Due diligence is a legal concept that refers to the reasonable care that a person should take before entering a business agreement. At a minimum, this typically requires a review of all pertinent financial records and other documents that are material to the proposed transaction.
How to Perform Due Diligence
Since every business transaction is unique, the law does not impose specific details about what must be reviewed in order to perform due diligence in every business deal. However, those performing due diligence should be prepared to review the following types of documents, and to defend their position if they decide not to review any of the following:
·         Bank Statements;
·         Articles of Incorporation, by-laws and other official governing documents of a business;
·         Corporate minute books;
·         Records of stock transfers;
·         Tax returns;
·         Loan documents;
·         Policy and procedure manuals;
·         Budgets;
·         Business plans;
·         Employment contracts and / or union contracts;
·         Employee compensation plans, including wages, bonuses and raises;
·         Insurance policies and payouts;
·         Documents indicating compliance with government regulations (such as environmental regulations);
·         Pending litigation;
·         Possible claims against the business; or
·         Anything else that affects the value of the business that your company is considering purchasing or merging with.
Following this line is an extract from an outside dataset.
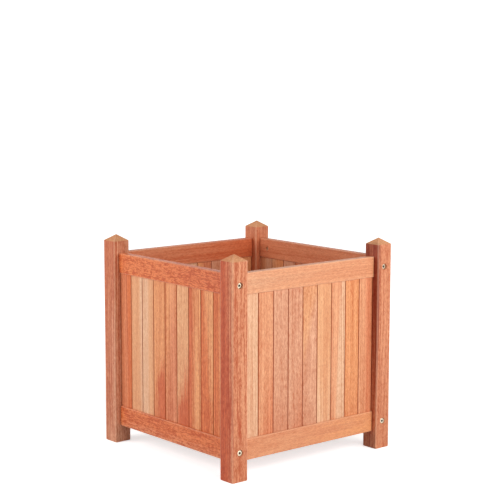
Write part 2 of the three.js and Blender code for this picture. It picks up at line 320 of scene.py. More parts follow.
def angles(around: int) -> Array:
    """Angles round a ring, evenly spaced."""
    return np.arange(around) * 2 * np.pi / around


def lathe(rows: list[tuple[float, Union[Array, float]]], around: int) -> Array:
    """Rings turned about the first axis: (along, r cos a, r sin a).

    Args:
        rows: Each ring's place along the axis and its radius, which may change with the angle a.
        around: Points in each ring.

    Returns:
        (m, around, 3) rings.
    """
    along, radius = (np.array([np.broadcast_to(row[k], around) for row in rows]) for k in (0, 1))
    turn = angles(around)
    return np.stack([along, radius * np.cos(turn), radius * np.sin(turn)], axis=-1)


def turned(place: Place, profile: list[Pair], around: int, pole: float) -> Surface:
    """A turned solid, such as a stepped drill or a barrel nut, closed flat at both ends.

    Args:
        place: Its axis is along.
        profile: Places along the axis and radii, from one end to the other.
        around: Points in each ring.
        pole: Radius of the small ring that closes each end.

    Returns:
        The surface, in the planter's axes.
    """
    first, last = ((along, pole) for along, _ in (profile[0], profile[-1]))
    return skin(lathe([first, *profile, last], around)).at(place)


# ---- How a board was sawn ------------------------------------------------------------------------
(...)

This list is far from exhaustive and is meant to give you an idea of the various types of documents that might be important to your transaction. It is important to get an in depth understanding of all of the existing and potential assets and liabilities of the business before you enter a business relationship with that business that could affect the future of your business and the well being of your stockholders or other business owners.
Consequences for Not Performing Due Diligence
If your stockholders or other business owners are harmed by your failure to complete reasonable due diligence then they may sue for damages. If the failure to perform due diligence was a result of negligence, rather than a malicious intent, then the stockholders may sue you and recover damages for the harm caused by the company’s failure to perform due diligence.
If the due diligence was not performed because of a deliberate act of those responsible for completing the due diligence than criminal charges may also be brought and the criminal penalties may include fines and jail time.
The legal concept of due diligence in business recognizes that it is impossible for every stockholder, or business owner, to know all of the minute details that go into making a good business decision. Therefore, a duty of due diligence is imposed on their agents to find out everything that is important to know about the possible transaction.